** Start of Raw data **

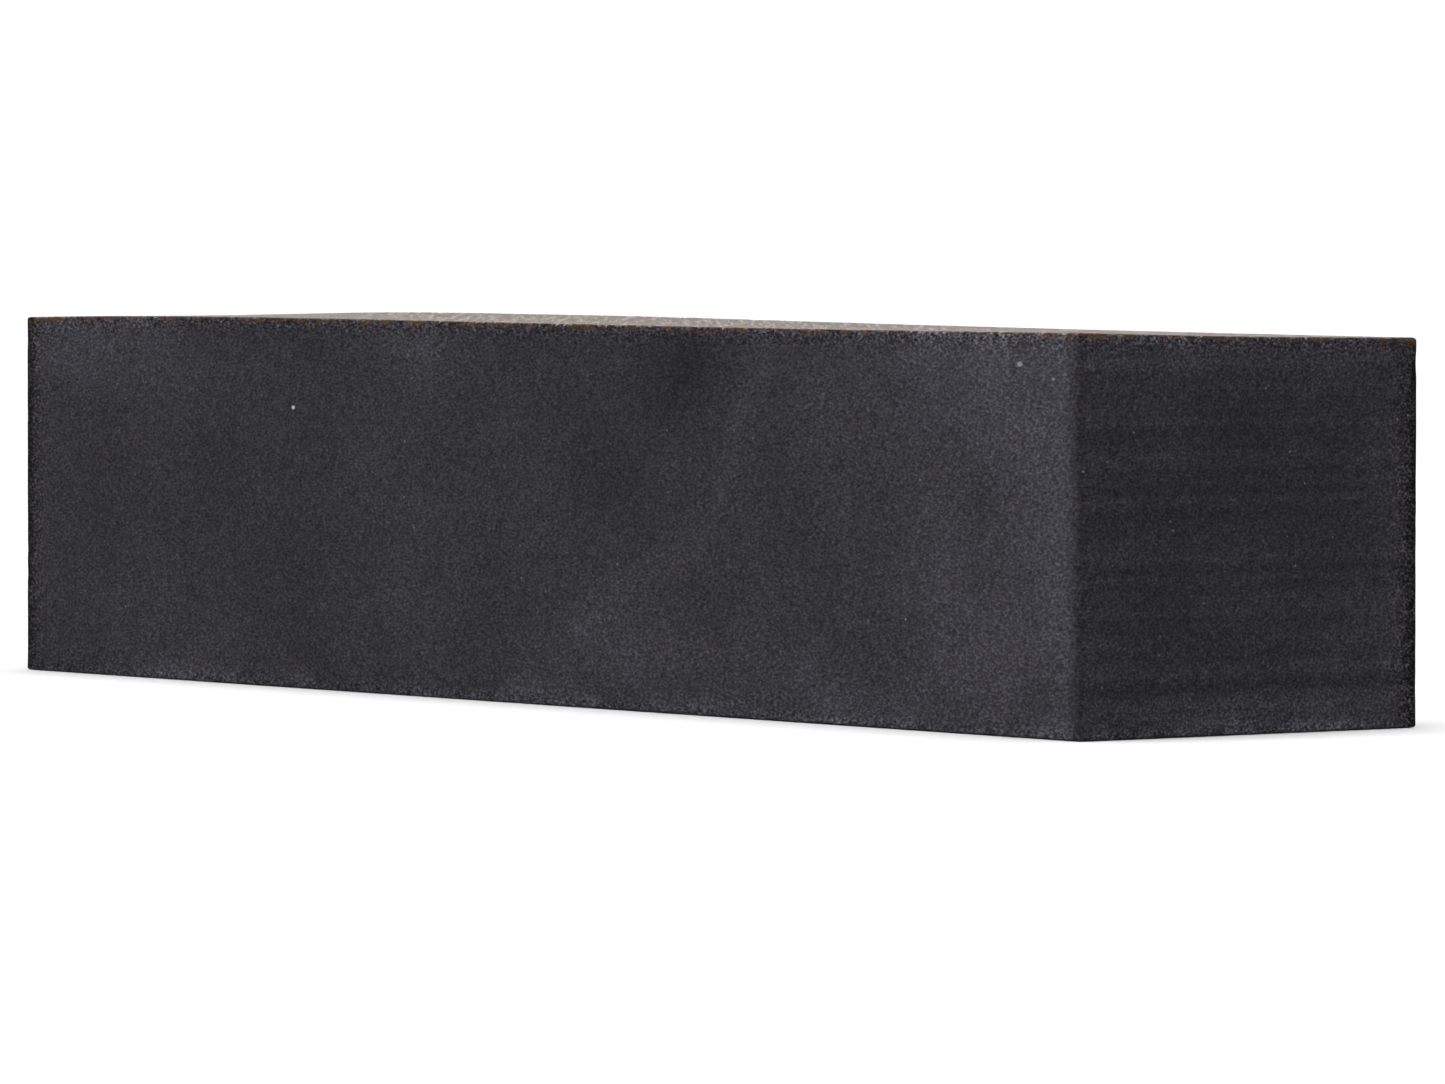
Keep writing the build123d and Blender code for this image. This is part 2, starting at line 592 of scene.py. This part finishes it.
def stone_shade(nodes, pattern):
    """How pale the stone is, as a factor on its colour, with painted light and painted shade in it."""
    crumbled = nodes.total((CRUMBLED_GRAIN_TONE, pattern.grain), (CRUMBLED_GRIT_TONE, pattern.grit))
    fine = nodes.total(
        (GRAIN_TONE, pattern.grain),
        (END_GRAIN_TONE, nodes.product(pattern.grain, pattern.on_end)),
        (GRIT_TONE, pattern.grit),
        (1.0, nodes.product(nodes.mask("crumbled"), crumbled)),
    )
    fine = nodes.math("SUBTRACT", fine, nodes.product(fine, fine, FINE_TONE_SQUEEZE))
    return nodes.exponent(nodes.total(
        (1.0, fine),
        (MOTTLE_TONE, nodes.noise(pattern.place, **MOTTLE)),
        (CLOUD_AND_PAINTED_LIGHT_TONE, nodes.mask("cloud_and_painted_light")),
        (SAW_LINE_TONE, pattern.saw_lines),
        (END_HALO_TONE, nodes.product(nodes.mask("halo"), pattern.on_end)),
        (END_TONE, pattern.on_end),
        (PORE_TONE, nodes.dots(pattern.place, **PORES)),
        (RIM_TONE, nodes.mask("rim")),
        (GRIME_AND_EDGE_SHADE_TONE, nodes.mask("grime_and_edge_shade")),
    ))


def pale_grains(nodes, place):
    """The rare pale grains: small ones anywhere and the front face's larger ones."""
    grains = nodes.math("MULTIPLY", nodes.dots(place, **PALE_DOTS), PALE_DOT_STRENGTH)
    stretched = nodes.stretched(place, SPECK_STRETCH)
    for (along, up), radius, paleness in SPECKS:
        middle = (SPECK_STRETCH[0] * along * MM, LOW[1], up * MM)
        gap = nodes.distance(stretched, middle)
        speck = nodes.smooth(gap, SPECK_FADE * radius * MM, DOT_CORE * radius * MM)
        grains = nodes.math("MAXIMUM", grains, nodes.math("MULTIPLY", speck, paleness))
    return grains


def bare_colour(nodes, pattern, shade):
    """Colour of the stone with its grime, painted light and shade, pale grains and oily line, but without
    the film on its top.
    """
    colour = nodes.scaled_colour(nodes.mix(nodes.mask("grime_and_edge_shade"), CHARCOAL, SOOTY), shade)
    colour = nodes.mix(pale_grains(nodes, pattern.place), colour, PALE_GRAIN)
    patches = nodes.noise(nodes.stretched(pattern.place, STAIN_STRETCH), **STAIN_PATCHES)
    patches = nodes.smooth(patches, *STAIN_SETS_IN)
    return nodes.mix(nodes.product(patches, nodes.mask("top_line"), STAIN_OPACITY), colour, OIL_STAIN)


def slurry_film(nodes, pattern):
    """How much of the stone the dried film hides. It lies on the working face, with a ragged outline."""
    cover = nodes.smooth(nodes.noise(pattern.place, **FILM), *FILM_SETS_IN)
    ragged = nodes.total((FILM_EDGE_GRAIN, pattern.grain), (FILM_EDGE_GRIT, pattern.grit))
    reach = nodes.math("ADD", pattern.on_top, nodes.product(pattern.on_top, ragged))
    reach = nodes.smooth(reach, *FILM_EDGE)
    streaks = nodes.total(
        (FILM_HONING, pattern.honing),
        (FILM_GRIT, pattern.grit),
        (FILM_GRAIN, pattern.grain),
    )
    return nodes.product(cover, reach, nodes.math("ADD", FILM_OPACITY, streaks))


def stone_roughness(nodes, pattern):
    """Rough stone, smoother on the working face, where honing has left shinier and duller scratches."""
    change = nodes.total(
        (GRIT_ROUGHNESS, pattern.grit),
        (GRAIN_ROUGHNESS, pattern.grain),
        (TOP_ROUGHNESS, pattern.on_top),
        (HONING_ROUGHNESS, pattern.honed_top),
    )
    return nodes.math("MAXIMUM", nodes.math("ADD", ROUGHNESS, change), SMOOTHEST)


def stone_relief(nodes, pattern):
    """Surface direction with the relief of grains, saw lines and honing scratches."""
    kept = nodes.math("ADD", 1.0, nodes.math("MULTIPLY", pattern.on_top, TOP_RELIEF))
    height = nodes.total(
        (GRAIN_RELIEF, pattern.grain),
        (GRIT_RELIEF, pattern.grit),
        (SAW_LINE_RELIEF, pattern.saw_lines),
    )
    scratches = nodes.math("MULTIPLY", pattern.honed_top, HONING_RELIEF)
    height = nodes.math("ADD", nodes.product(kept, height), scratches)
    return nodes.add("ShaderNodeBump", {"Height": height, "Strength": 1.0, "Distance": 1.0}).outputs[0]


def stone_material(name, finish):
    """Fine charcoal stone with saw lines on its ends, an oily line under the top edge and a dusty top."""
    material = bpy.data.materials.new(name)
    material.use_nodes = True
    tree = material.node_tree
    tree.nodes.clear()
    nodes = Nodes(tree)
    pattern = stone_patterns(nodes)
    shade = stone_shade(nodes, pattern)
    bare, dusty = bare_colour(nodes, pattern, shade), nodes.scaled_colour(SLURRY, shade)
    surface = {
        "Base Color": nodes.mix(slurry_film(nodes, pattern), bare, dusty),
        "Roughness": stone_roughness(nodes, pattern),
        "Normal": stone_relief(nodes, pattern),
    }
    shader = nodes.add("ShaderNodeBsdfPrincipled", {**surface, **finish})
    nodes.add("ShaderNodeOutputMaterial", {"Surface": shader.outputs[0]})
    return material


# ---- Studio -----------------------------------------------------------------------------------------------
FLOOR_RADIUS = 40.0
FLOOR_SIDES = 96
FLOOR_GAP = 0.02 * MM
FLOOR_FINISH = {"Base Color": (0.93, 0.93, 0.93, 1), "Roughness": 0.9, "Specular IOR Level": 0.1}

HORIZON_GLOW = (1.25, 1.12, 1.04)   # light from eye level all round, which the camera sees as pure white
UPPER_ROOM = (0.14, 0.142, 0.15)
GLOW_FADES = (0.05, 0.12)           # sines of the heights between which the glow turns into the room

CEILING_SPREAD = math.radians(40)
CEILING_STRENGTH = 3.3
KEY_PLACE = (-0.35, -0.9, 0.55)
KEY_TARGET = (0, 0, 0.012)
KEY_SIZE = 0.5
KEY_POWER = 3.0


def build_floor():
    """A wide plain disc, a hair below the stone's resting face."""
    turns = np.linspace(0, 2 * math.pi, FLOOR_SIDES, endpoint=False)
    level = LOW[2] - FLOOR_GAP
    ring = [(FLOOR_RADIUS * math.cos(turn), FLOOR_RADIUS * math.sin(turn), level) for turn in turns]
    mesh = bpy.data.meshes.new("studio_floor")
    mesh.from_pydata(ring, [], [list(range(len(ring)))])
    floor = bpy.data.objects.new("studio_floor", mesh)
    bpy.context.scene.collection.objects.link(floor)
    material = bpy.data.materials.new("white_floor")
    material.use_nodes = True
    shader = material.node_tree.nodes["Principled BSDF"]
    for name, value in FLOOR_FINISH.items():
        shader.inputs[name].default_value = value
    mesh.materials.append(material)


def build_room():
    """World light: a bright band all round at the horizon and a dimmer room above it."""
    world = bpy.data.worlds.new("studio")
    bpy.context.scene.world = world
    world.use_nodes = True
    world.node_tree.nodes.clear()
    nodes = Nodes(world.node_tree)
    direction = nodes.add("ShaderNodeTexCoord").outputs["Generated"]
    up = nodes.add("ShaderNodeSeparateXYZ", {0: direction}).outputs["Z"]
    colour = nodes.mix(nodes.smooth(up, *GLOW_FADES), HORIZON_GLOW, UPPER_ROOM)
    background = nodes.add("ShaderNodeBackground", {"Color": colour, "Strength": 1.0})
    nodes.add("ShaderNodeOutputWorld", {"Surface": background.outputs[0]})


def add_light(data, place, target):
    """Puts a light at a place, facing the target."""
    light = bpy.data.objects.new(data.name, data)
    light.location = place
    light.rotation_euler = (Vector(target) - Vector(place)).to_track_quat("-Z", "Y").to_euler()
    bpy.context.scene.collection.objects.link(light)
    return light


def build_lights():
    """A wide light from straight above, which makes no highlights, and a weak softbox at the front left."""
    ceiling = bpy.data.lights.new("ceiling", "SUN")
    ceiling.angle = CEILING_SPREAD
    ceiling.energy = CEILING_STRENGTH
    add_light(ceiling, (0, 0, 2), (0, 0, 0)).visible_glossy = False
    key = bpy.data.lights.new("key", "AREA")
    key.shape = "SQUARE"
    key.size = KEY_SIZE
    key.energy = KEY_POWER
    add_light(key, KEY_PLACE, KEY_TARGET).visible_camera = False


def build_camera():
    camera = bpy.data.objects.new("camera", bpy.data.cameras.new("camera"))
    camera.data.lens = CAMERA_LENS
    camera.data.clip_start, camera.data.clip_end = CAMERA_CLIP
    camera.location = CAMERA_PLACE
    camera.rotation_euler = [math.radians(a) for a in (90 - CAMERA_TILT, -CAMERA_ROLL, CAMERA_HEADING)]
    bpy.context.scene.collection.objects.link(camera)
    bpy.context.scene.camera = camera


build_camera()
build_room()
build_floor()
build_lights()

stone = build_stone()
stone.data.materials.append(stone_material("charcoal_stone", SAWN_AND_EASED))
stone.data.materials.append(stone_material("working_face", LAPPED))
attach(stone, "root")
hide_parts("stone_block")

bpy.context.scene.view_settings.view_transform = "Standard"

** End of Raw data **
** Start of Raw data **

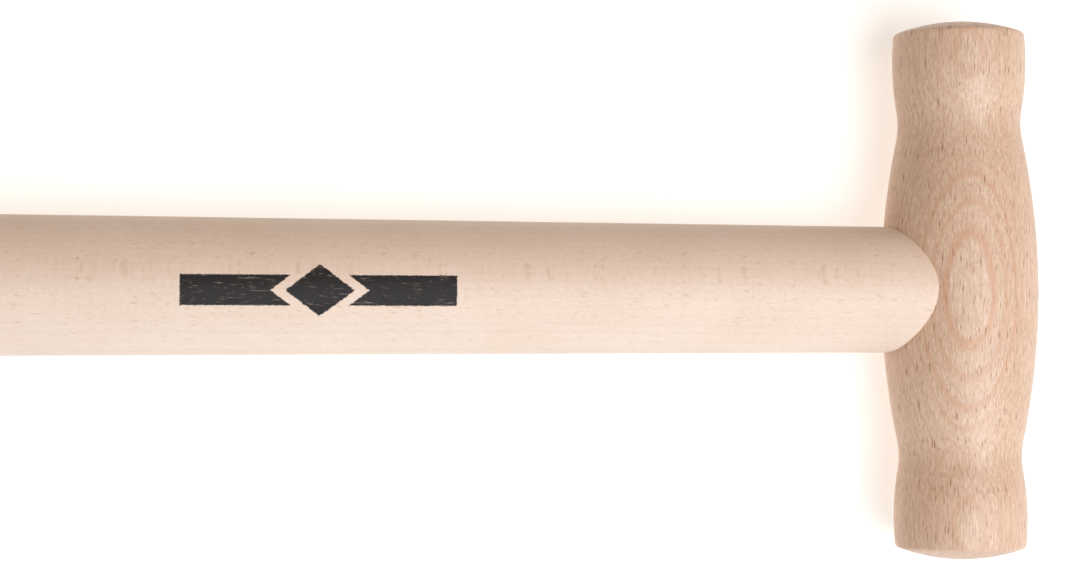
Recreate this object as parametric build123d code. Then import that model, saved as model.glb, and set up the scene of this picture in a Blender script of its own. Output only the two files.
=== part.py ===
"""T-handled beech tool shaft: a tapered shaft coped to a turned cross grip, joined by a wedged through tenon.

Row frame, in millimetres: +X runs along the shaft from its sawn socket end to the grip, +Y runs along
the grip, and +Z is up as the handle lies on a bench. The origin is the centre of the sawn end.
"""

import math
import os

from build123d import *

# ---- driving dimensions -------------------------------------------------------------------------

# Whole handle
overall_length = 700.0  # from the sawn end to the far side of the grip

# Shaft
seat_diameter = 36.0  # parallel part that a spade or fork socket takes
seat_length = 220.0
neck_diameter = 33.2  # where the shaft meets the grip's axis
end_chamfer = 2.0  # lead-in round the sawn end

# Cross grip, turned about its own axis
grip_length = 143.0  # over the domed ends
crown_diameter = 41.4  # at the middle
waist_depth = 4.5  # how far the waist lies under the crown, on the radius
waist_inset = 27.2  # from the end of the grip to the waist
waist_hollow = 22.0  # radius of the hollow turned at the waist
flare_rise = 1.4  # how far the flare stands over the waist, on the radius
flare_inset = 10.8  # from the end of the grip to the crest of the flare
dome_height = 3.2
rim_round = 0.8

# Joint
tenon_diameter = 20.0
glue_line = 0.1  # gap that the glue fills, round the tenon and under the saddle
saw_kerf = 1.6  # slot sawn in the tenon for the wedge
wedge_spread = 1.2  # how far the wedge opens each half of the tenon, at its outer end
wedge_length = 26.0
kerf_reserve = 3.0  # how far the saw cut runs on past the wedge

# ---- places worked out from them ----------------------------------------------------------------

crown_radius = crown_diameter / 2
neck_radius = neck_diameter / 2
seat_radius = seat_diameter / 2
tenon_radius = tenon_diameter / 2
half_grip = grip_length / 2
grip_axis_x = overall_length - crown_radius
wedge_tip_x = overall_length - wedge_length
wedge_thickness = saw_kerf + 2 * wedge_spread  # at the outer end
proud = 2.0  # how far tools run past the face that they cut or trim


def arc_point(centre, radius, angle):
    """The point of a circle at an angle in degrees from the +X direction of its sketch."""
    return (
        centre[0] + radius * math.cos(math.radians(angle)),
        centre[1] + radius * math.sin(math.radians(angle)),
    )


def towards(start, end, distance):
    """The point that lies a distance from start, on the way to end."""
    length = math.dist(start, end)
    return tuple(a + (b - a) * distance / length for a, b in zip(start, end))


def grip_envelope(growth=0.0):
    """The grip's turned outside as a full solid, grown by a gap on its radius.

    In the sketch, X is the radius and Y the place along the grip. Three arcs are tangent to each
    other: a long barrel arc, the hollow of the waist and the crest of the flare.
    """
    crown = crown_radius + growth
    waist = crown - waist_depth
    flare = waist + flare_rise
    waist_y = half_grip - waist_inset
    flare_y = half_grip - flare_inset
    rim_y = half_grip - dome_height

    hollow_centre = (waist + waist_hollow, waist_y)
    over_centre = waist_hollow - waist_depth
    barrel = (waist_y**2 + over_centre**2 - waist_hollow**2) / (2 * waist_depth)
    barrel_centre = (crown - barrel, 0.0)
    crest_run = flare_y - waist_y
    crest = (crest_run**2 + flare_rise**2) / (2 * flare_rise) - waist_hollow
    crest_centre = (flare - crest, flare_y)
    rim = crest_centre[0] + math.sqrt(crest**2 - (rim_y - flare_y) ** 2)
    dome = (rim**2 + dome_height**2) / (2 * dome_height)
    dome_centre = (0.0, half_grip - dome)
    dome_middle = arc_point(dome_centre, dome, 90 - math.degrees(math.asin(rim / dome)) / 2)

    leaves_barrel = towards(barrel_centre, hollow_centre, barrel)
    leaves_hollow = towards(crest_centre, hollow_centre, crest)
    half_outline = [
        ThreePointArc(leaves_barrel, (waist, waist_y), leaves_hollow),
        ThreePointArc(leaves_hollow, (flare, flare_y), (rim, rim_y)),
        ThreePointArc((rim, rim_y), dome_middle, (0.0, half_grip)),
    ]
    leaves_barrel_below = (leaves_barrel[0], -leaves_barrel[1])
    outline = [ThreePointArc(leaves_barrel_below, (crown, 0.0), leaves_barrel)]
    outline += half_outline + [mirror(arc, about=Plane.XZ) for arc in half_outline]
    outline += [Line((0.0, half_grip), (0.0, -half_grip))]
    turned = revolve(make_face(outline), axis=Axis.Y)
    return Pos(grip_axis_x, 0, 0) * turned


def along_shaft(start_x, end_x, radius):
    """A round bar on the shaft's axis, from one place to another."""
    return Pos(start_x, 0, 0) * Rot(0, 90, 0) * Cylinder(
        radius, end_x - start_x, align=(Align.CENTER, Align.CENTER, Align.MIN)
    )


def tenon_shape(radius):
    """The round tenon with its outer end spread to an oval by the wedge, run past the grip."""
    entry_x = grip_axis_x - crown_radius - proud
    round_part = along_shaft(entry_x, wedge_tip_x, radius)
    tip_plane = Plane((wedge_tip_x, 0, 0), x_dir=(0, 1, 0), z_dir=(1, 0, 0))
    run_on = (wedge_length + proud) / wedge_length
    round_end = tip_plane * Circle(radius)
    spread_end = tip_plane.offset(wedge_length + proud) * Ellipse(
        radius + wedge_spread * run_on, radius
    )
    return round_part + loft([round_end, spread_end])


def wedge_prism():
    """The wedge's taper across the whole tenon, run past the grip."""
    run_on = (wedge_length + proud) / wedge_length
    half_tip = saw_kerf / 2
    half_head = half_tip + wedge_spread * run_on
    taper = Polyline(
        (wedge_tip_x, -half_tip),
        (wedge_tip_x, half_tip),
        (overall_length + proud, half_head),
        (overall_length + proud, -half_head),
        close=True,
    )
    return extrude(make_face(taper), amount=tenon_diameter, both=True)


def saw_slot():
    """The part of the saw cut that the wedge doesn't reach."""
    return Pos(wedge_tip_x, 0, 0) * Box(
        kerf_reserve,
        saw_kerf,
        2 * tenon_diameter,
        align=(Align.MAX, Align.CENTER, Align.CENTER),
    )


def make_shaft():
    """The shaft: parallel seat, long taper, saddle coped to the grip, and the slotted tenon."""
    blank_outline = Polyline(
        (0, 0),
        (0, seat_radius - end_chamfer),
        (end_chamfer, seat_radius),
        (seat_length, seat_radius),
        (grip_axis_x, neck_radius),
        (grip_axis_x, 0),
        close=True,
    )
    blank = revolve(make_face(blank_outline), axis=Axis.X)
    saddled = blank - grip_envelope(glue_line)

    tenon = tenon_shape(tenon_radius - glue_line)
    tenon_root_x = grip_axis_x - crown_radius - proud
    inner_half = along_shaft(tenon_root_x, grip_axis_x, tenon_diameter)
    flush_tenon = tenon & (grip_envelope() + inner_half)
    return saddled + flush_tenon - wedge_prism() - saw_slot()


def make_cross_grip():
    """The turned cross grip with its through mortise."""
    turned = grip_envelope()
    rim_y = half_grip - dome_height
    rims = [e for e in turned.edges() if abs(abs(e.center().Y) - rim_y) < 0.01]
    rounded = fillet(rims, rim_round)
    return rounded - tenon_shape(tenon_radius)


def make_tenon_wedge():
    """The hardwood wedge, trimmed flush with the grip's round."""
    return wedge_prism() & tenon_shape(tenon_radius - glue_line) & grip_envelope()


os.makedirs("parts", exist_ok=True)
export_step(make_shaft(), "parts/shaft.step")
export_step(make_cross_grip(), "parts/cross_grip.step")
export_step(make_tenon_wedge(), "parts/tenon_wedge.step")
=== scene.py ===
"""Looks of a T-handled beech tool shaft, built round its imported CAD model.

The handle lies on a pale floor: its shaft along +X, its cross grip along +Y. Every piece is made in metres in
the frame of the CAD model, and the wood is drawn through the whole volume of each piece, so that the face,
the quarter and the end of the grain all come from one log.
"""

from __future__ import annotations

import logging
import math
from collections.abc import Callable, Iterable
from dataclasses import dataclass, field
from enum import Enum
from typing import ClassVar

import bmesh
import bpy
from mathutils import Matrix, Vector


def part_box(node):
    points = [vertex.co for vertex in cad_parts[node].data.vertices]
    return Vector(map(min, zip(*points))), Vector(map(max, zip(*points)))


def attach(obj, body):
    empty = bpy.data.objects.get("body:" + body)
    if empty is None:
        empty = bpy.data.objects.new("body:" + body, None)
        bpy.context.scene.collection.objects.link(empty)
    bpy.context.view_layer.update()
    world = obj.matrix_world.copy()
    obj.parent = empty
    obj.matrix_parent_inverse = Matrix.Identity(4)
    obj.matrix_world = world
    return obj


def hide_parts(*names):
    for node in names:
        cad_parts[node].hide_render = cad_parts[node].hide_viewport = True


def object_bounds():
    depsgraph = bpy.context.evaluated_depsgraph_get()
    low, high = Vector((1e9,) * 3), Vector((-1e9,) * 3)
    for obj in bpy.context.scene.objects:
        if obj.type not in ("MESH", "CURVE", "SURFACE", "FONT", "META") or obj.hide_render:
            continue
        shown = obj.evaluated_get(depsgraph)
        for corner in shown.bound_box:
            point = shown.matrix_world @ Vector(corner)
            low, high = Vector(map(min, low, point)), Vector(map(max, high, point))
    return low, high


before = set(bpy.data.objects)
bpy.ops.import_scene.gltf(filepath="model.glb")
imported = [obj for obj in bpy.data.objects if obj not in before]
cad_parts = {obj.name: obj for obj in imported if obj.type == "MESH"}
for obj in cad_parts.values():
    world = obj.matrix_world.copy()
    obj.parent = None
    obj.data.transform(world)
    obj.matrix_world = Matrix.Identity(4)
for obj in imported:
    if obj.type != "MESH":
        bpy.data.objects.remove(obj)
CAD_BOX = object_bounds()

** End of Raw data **

= Work to be completed =
Only lines with the word "corner" are wanted, so copy each one from the records.

= Full answer =
        for corner in shown.bound_box:
            point = shown.matrix_world @ Vector(corner)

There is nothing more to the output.